In practice however, using the socket for existing command-line utilities is easier said than done. Every time I want to monitor the return status of a standard command-line tool, I end up writing bespoke glue scripts to build the JSON I need. Trying to mangle shell command output into JSON using native shell pipelines or aliases can be frustrating — this skill was taught briefly at Hogwarts as part of the short-lived Dark Arts curriculum. Lee’s wrapper provides a great way to avoid writing that fragile glue code and saving my sanity.

What does Sensu wrapper do?

The sensu-wrapper command is a Golang utility that provides a thin wrapper around existing shell commands and outputs reasonable JSON to the client socket. Take a look in the github repository at the main.go and command.go files. I’m not Go fluent, but the logic for the wrapper is still pretty easy for me to follow.

Lee points out that Golang has a couple of great advantages. First, it has first-class JSON handling support, so it reduces the burden of working with JSON behind the scenes. Second, static compiled binaries are small and fast. There’s no need to pull an interpreted language engine into memory to reformat command output into a Sensu check result.

The sensu-wrapper command does a couple of very nice things when handling non-zero return status for the command it’s wrapping, namely:

  • Coercing a non-zero return status into Nagios compliant status code range (0-3)
  • Automatically appending the stderr with the stdout when return status is non-zero, to ensure all debugging information is available in the check result

It’s very easy to test the sensu-wrapper operation, using the dry-run option -d. Here’s a basic dry-run example that works on my Linux instance:

sensu-wrapper -d -n "fstab_stat" stat -c "%F" /etc/fstab

The dry-run output shows the JSON to be passed to the client socket:

"name": "fstab_stat",
"command": "stat -c %F /etc/fstab",
"status": 0,
"output": "regular file\n"

If you repeat that command and try to stat a file that does not exist, you’ll see the output will include the stderr message and the status will be non-zero.

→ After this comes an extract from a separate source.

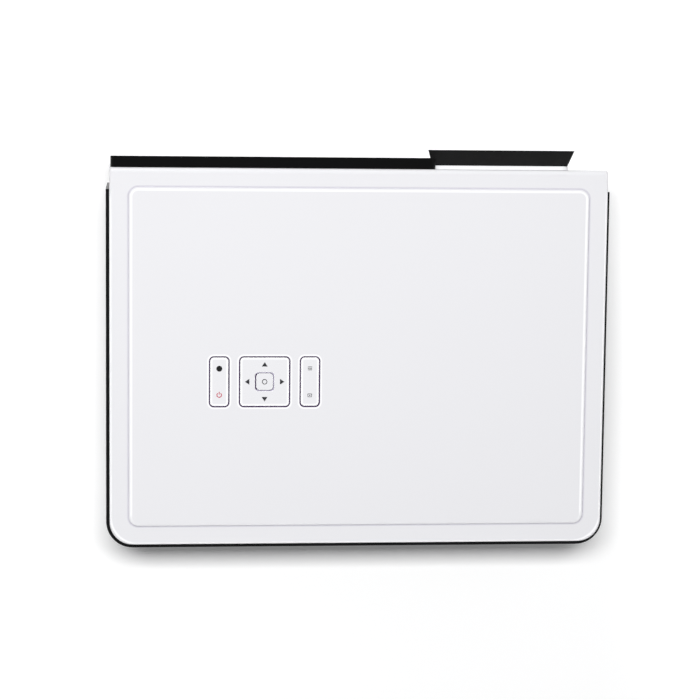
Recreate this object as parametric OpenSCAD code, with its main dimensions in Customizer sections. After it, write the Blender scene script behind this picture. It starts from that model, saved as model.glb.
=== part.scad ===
/* [Case] */
// Width of the white cover
body_w = 322; // [316:1:350]
// Depth of the white cover, from front to rear
body_d = 244; // [240:1:270]
// Height from the case's underside to the cover's top
body_h = 106; // [106:1:124]
// Radius of the two rear corners
corner_r = 15; // [10:0.5:20]
// Thickness of the moulded case walls
wall = 2.5; // [2:0.1:3]
// Thickness of the cover's top
cover_wall = 3; // [2.4:0.1:4]
// Radius along the cover's side and rear edges
edge_r = 1.2; // [0.6:0.1:2]
// Radius along the cover's front edge
front_edge_r = 3; // [1.5:0.25:4]
// How far the front leans back over the case's height
front_lean = 6; // [3:0.5:9]
// Height of the bottom tub's wall
tub_h = 12; // [10:0.5:14]

/* [Raised panel] */
// Border left round the raised panel
raise_margin = 12; // [8:0.5:18]
// Height of the raised panel
raise_h = 0.8; // [0.4:0.1:1.5]
// Corner radius of the raised panel
raise_r = 6.5; // [4:0.5:12]

/* [Side band] */
// How far the band stands out at the sides
band_out = 2.3; // [1:0.1:3]
// How far the band stands out at the rear
rear_out = 3; // [1:0.1:4]
// Distance from the front edge to the band's ends
band_start = 14; // [10:0.5:20]
// Distance from the cover's top down to the band
band_drop = 6; // [5:0.5:8]
// Height of the side grilles
grille_h = 52; // [40:1:60]
// Length of the side grilles
grille_l = 130; // [100:2:150]
// Pitch of the grille slats
slat_pitch = 5.2; // [4.6:0.2:7]

/* [Front panel] */
// Width of the black front panel
panel_w = 209.4; // [205:0.2:212]
// Height of the black front panel
panel_h = 86; // [80:1:88]
// How far the panel stands out
panel_out = 7.6; // [6.5:0.1:9]
// Distance from the cover's top down to the panel
panel_drop = 7; // [6.6:0.2:9]
// Corner radius of the panel
panel_r = 3; // [1:0.5:5]
// Diameter of the infrared window
ir_d = 12; // [8:0.5:16]
// Diameter of the eject button
eject_d = 8; // [6:0.5:9]
// Travel of the eject button
eject_travel = 1.2; // [0.8:0.1:1.5]

/* [Hood] */
// Width of the hood's mouth
hood_w = 96; // [92:1:100]
// Height of the hood's mouth
hood_h = 80; // [76:1:84]
// How much narrower the hood is at its root
hood_flare = 8; // [4:0.5:12]
// How far the hood stands out from the front
hood_reach = 13; // [11:0.5:16]
// How far the hood's surround stands out below that lip
hood_low_reach = 7; // [6:0.5:9]
// Depth of the white collar behind the hood
collar_depth = 3; // [2:0.25:4]
// Width of the hood's rim
hood_rim = 2; // [1.4:0.1:3]

/* [Lens] */
// Distance of the lens axis in from the cover's side
lens_offset = 68; // [66:0.5:69]
// Height of the lens axis above the case's underside
lens_rise = 53; // [52:0.5:55]
// Diameter of the lens barrel
barrel_d = 48; // [46:0.5:50]
// Length of the lens barrel
barrel_l = 58; // [54:1:62]
// Diameter of the focus ring
focus_d = 56; // [55:0.5:57]
// Number of grips round the focus ring
focus_grips = 36; // [24:1:48]

/* [Optics] */
// Width of the light tunnel
tunnel_w = 108; // [104:1:110]
// Height of the light tunnel
tunnel_h = 86; // [82:1:87]
// Length of the light tunnel
tunnel_l = 128; // [126:1:134]
// Width of the picture panel's glass
glass_w = 96; // [88:1:98]
// Height of the picture panel's glass
glass_h = 62; // [56:1:68]
// Width and height of the exhaust fan
fan_w = 80; // [76:1:84]
// Depth of the exhaust fan
fan_t = 18; // [15:1:20]
// Number of fan blades
fan_blades = 7; // [5:1:9]
// Number of heat sink fins
fin_count = 14; // [10:1:18]

/* [Keypad] */
// Distance of the keypad's centre to the left of the centre line
keypad_offset = 61.3; // [58:0.1:66]
// Distance of the keypad's centre from the front edge
keypad_back = 137.4; // [132:0.2:142]
// Length of all key caps, and width of the direction pad
key_l = 31.6; // [29:0.2:35]
// Width of the two side keys
side_key_w = 11.7; // [10:0.1:13]
// Distance from the pad's centre to a side key's centre
key_pitch = 29.3; // [28:0.1:32]
// Width of the OK key
ok_w = 11; // [10:0.1:13]
// Gap round each key cap
key_gap = 0.7; // [0.6:0.05:1]
// Corner radius of the key caps
key_r = 2.4; // [1:0.1:4]
// Travel of the OK key
key_travel = 0.8; // [0.5:0.1:1]

/* [Disc loader] */
// Distance of the loader's centre in from the cover's other side
loader_offset = 91; // [89:0.5:93]
// Width of the loader
loader_w = 148; // [146:1:150]
// Depth of the loader
loader_d = 186; // [182:1:192]
// Height of the loader's side walls
loader_h = 40; // [40:0.5:42]
// Height of the loader's floor above the case's underside
loader_rise = 44; // [42:0.5:45]
// Width of the disc tray
tray_w = 138; // [136:0.5:139]
// Thickness of the disc tray
tray_t = 7; // [6.5:0.1:7.5]
// Diameter of the disc well
well_d = 121; // [120.5:0.1:122]
// Depth of the disc well
well_depth = 3.5; // [3:0.1:4]
// How far the tray comes out
tray_travel = 135; // [130:1:138]
// Length of the tray that stays in the loader when it is out
tray_kept = 21; // [20:1:23]
// Width of the tray door
door_w = 142; // [140:0.5:143]
// Height of the tray door
door_h = 20; // [19:0.5:24]
// Teeth on the loading gear
gear_teeth = 20; // [18:1:20]
// Module of the loading gear's teeth
gear_module = 1; // [0.9:0.05:1.05]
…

Build highly expressive check results with Sensu wrapper

The sensu-wrapper exposes a set of options that allow you to build expressive check results as if they were generated from a valid check. The options include:

--ttl value, -t value       The TTL for the check (default: 0)
--timeout value, -T value command timeout in seconds (default: 0)
--source value, -s value The source of the check
--handlers value, -H value The handlers to use for the check
--json-file value, -f value JSON file to read and add to output
--json value, -j value JSON string to add to output

With these options, you can mimic most of the behavior of a scheduled check, like setting:

  • A time to live (TTL) value, so that Sensu will alert if the named check result doesn’t repeat often enough
  • A source, so the check acts as a proxy check
  • Which handlers to use

For any other metadata you need to add, you can merge it in either via the -j option or by reading in a JSON file with the -f option.

Here’s an example of sensu-wrapper using all the available options:

./sensu-wrapper -d -n "test" -s "proxy_client" -H "handler1, handler2" -t 120 -T 60 -j '{ "extra":"value"}' -f /tmp/more.json echo "test output"

The JSON file /tmp/more.json looks like this:

"high_flap_threshold": 60,
"low_flap_threshold": 20, 
"more": {
"att01": "val01",
"att02": "val02"

And the resulting JSON output of the dry-run:

"command": "echo test output",
"handlers": [
"handler1, handler2"
"high_flap_threshold": 60,
"low_flap_threshold": 20,
"more": {
"att01": "val01",
"att02": "val02"
"name": "test",
"output": "test output\n",
"source": "proxy_client",
"status": 0,
"ttl": 120

Sensu API supported as well!

Not running a Sensu client locally? No problem — the wrapper also implements Sensu API results endpoint access so you can send the check result directly to the Sensu API, even if you don’t have a Sensu client running. I love this! With this feature, I can now instrument systemd service unit failures at boot time for services that get run after the network is available even if the Sensu client isn’t running yet, or has failed to run! You can even inform the Sensu server that the Sensu client failed to start!

But I digress.

Like I said, sensu-wrapper is a really helpful utility. I hope this post has given you some food for thought on just how powerful it is, and how the extension of Sensu functionality can be a lot of fun. Feel free to leave any questions in the comments below, and don’t miss this year’s Summit to catch more great talks — including another one from Lee on monitoring Kubernetes resources and cluster components. I’m looking forward to being there in person this time!